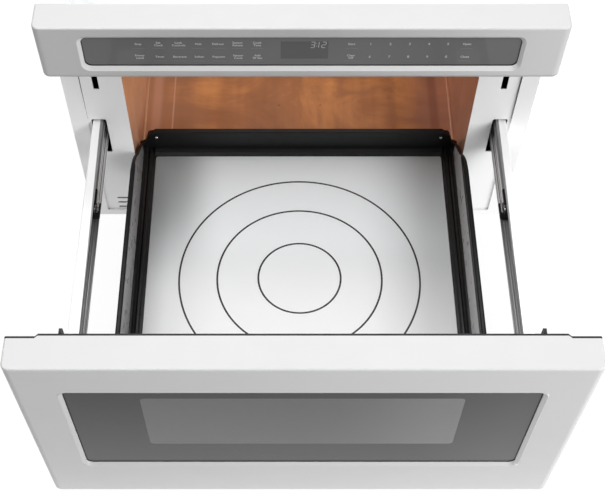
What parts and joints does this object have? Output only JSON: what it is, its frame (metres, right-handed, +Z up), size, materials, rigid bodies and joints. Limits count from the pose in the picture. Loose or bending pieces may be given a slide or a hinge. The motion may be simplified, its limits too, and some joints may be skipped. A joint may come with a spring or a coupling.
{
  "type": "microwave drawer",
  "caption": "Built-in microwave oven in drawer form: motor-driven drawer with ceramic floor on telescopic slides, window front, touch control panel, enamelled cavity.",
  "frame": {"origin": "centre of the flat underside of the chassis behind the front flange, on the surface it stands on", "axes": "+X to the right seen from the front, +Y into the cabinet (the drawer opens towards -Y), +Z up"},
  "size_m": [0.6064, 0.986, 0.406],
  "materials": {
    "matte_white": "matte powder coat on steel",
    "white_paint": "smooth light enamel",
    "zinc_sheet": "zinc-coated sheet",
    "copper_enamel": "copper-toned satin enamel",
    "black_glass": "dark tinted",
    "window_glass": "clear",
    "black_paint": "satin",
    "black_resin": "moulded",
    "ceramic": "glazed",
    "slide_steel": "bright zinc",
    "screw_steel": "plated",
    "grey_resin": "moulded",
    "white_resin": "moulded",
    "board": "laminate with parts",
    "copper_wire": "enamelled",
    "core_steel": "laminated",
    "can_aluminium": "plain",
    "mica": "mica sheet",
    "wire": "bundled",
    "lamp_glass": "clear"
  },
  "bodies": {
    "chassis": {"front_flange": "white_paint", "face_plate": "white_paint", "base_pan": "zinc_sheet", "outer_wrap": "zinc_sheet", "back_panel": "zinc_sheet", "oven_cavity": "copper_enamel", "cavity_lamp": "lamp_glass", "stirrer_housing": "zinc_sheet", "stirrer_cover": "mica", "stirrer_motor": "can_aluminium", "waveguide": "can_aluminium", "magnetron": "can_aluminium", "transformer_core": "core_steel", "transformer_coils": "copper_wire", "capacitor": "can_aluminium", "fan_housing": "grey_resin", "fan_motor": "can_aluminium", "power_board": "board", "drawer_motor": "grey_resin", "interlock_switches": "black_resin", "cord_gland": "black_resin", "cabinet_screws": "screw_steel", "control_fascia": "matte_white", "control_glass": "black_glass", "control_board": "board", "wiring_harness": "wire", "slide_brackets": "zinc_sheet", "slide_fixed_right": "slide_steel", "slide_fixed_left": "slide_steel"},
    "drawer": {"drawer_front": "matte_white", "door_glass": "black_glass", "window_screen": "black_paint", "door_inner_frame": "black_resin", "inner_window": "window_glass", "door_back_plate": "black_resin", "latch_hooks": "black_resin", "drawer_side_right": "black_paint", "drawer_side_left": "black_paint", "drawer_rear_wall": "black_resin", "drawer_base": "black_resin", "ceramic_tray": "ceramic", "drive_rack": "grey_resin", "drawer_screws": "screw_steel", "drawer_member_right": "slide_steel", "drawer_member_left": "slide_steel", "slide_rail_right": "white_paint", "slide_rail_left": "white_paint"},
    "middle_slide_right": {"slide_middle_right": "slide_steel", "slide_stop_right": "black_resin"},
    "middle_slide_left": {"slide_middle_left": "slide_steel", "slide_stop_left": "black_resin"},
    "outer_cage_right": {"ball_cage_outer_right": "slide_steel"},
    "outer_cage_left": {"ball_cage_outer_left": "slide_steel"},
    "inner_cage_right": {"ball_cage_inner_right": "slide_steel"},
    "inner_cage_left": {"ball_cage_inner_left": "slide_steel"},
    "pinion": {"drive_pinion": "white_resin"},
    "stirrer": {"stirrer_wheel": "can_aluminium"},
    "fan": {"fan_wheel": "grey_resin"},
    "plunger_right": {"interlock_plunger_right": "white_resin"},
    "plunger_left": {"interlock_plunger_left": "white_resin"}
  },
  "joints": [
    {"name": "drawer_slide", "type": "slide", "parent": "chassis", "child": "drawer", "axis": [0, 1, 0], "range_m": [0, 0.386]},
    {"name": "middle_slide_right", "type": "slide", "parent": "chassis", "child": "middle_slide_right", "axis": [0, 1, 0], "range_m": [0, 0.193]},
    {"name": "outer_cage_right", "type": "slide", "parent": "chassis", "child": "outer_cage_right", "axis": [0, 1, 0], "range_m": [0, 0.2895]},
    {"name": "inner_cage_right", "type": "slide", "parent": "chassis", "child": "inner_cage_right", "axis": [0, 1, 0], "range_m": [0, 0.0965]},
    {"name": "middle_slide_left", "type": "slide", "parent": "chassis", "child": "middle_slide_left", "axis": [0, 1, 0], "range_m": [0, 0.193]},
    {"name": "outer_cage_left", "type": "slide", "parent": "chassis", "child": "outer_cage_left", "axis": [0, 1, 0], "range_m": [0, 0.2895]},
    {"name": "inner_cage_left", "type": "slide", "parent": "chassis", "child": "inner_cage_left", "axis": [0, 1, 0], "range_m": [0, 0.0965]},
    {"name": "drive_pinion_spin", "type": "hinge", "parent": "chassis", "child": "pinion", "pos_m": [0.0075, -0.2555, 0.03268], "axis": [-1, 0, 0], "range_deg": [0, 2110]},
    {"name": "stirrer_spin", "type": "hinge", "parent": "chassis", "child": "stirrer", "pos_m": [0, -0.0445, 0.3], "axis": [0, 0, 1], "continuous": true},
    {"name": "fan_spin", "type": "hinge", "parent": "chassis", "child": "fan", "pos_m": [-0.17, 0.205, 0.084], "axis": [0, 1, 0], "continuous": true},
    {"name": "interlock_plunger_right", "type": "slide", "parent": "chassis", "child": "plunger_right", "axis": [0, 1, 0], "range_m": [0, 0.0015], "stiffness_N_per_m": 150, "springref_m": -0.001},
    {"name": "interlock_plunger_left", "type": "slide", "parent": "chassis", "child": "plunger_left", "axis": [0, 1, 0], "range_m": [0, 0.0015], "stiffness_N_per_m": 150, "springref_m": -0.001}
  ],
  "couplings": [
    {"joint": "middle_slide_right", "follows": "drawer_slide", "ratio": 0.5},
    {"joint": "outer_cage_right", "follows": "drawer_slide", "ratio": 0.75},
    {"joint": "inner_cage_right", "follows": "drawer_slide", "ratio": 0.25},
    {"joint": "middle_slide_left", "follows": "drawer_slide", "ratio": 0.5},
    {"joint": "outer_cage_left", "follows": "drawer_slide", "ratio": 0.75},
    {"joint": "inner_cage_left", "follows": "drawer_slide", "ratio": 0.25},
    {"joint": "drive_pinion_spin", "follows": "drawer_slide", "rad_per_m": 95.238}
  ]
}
◆ ◆ ◆ ◆ ◆
Your instructions. Quote each line of the data above exactly as written.

Result below.
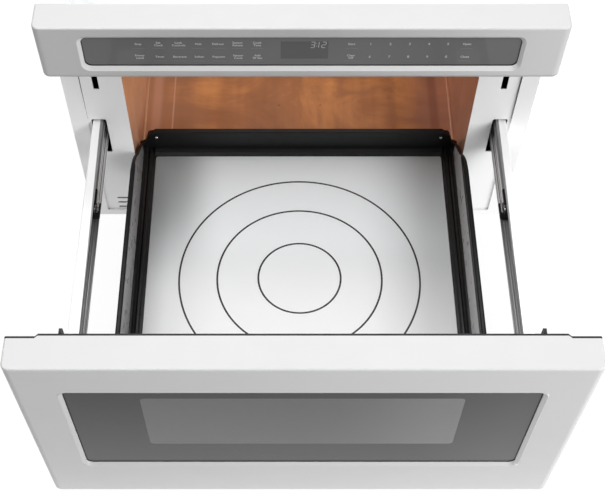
What parts and joints does this object have? Output only JSON: what it is, its frame (metres, right-handed, +Z up), size, materials, rigid bodies and joints. Limits count from the pose in the picture. Loose or bending pieces may be given a slide or a hinge. The motion may be simplified, its limits too, and some joints may be skipped. A joint may come with a spring or a coupling.
{
  "type": "microwave drawer",
  "caption": "Built-in microwave oven in drawer form: motor-driven drawer with ceramic floor on telescopic slides, window front, touch control panel, enamelled cavity.",
  "frame": {"origin": "centre of the flat underside of the chassis behind the front flange, on the surface it stands on", "axes": "+X to the right seen from the front, +Y into the cabinet (the drawer opens towards -Y), +Z up"},
  "size_m": [0.6064, 0.986, 0.406],
  "materials": {
    "matte_white": "matte powder coat on steel",
    "white_paint": "smooth light enamel",
    "zinc_sheet": "zinc-coated sheet",
    "copper_enamel": "copper-toned satin enamel",
    "black_glass": "dark tinted",
    "window_glass": "clear",
    "black_paint": "satin",
    "black_resin": "moulded",
    "ceramic": "glazed",
    "slide_steel": "bright zinc",
    "screw_steel": "plated",
    "grey_resin": "moulded",
    "white_resin": "moulded",
    "board": "laminate with parts",
    "copper_wire": "enamelled",
    "core_steel": "laminated",
    "can_aluminium": "plain",
    "mica": "mica sheet",
    "wire": "bundled",
    "lamp_glass": "clear"
  },
  "bodies": {
    "chassis": {"front_flange": "white_paint", "face_plate": "white_paint", "base_pan": "zinc_sheet", "outer_wrap": "zinc_sheet", "back_panel": "zinc_sheet", "oven_cavity": "copper_enamel", "cavity_lamp": "lamp_glass", "stirrer_housing": "zinc_sheet", "stirrer_cover": "mica", "stirrer_motor": "can_aluminium", "waveguide": "can_aluminium", "magnetron": "can_aluminium", "transformer_core": "core_steel", "transformer_coils": "copper_wire", "capacitor": "can_aluminium", "fan_housing": "grey_resin", "fan_motor": "can_aluminium", "power_board": "board", "drawer_motor": "grey_resin", "interlock_switches": "black_resin", "cord_gland": "black_resin", "cabinet_screws": "screw_steel", "control_fascia": "matte_white", "control_glass": "black_glass", "control_board": "board", "wiring_harness": "wire", "slide_brackets": "zinc_sheet", "slide_fixed_right": "slide_steel", "slide_fixed_left": "slide_steel"},
    "drawer": {"drawer_front": "matte_white", "door_glass": "black_glass", "window_screen": "black_paint", "door_inner_frame": "black_resin", "inner_window": "window_glass", "door_back_plate": "black_resin", "latch_hooks": "black_resin", "drawer_side_right": "black_paint", "drawer_side_left": "black_paint", "drawer_rear_wall": "black_resin", "drawer_base": "black_resin", "ceramic_tray": "ceramic", "drive_rack": "grey_resin", "drawer_screws": "screw_steel", "drawer_member_right": "slide_steel", "drawer_member_left": "slide_steel", "slide_rail_right": "white_paint", "slide_rail_left": "white_paint"},
    "middle_slide_right": {"slide_middle_right": "slide_steel", "slide_stop_right": "black_resin"},
    "middle_slide_left": {"slide_middle_left": "slide_steel", "slide_stop_left": "black_resin"},
    "outer_cage_right": {"ball_cage_outer_right": "slide_steel"},
    "outer_cage_left": {"ball_cage_outer_left": "slide_steel"},
    "inner_cage_right": {"ball_cage_inner_right": "slide_steel"},
    "inner_cage_left": {"ball_cage_inner_left": "slide_steel"},
    "pinion": {"drive_pinion": "white_resin"},
    "stirrer": {"stirrer_wheel": "can_aluminium"},
    "fan": {"fan_wheel": "grey_resin"},
    "plunger_right": {"interlock_plunger_right": "white_resin"},
    "plunger_left": {"interlock_plunger_left": "white_resin"}
  },
  "joints": [
    {"name": "drawer_slide", "type": "slide", "parent": "chassis", "child": "drawer", "axis": [0, 1, 0], "range_m": [0, 0.386]},
    {"name": "middle_slide_right", "type": "slide", "parent": "chassis", "child": "middle_slide_right", "axis": [0, 1, 0], "range_m": [0, 0.193]},
    {"name": "outer_cage_right", "type": "slide", "parent": "chassis", "child": "outer_cage_right", "axis": [0, 1, 0], "range_m": [0, 0.2895]},
    {"name": "inner_cage_right", "type": "slide", "parent": "chassis", "child": "inner_cage_right", "axis": [0, 1, 0], "range_m": [0, 0.0965]},
    {"name": "middle_slide_left", "type": "slide", "parent": "chassis", "child": "middle_slide_left", "axis": [0, 1, 0], "range_m": [0, 0.193]},
    {"name": "outer_cage_left", "type": "slide", "parent": "chassis", "child": "outer_cage_left", "axis": [0, 1, 0], "range_m": [0, 0.2895]},
    {"name": "inner_cage_left", "type": "slide", "parent": "chassis", "child": "inner_cage_left", "axis": [0, 1, 0], "range_m": [0, 0.0965]},
    {"name": "drive_pinion_spin", "type": "hinge", "parent": "chassis", "child": "pinion", "pos_m": [0.0075, -0.2555, 0.03268], "axis": [-1, 0, 0], "range_deg": [0, 2110]},
    {"name": "stirrer_spin", "type": "hinge", "parent": "chassis", "child": "stirrer", "pos_m": [0, -0.0445, 0.3], "axis": [0, 0, 1], "continuous": true},
    {"name": "fan_spin", "type": "hinge", "parent": "chassis", "child": "fan", "pos_m": [-0.17, 0.205, 0.084], "axis": [0, 1, 0], "continuous": true},
    {"name": "interlock_plunger_right", "type": "slide", "parent": "chassis", "child": "plunger_right", "axis": [0, 1, 0], "range_m": [0, 0.0015], "stiffness_N_per_m": 150, "springref_m": -0.001},
    {"name": "interlock_plunger_left", "type": "slide", "parent": "chassis", "child": "plunger_left", "axis": [0, 1, 0], "range_m": [0, 0.0015], "stiffness_N_per_m": 150, "springref_m": -0.001}
  ],
  "couplings": [
    {"joint": "middle_slide_right", "follows": "drawer_slide", "ratio": 0.5},
    {"joint": "outer_cage_right", "follows": "drawer_slide", "ratio": 0.75},
    {"joint": "inner_cage_right", "follows": "drawer_slide", "ratio": 0.25},
    {"joint": "middle_slide_left", "follows": "drawer_slide", "ratio": 0.5},
    {"joint": "outer_cage_left", "follows": "drawer_slide", "ratio": 0.75},
    {"joint": "inner_cage_left", "follows": "drawer_slide", "ratio": 0.25},
    {"joint": "drive_pinion_spin", "follows": "drawer_slide", "rad_per_m": 95.238}
  ]
}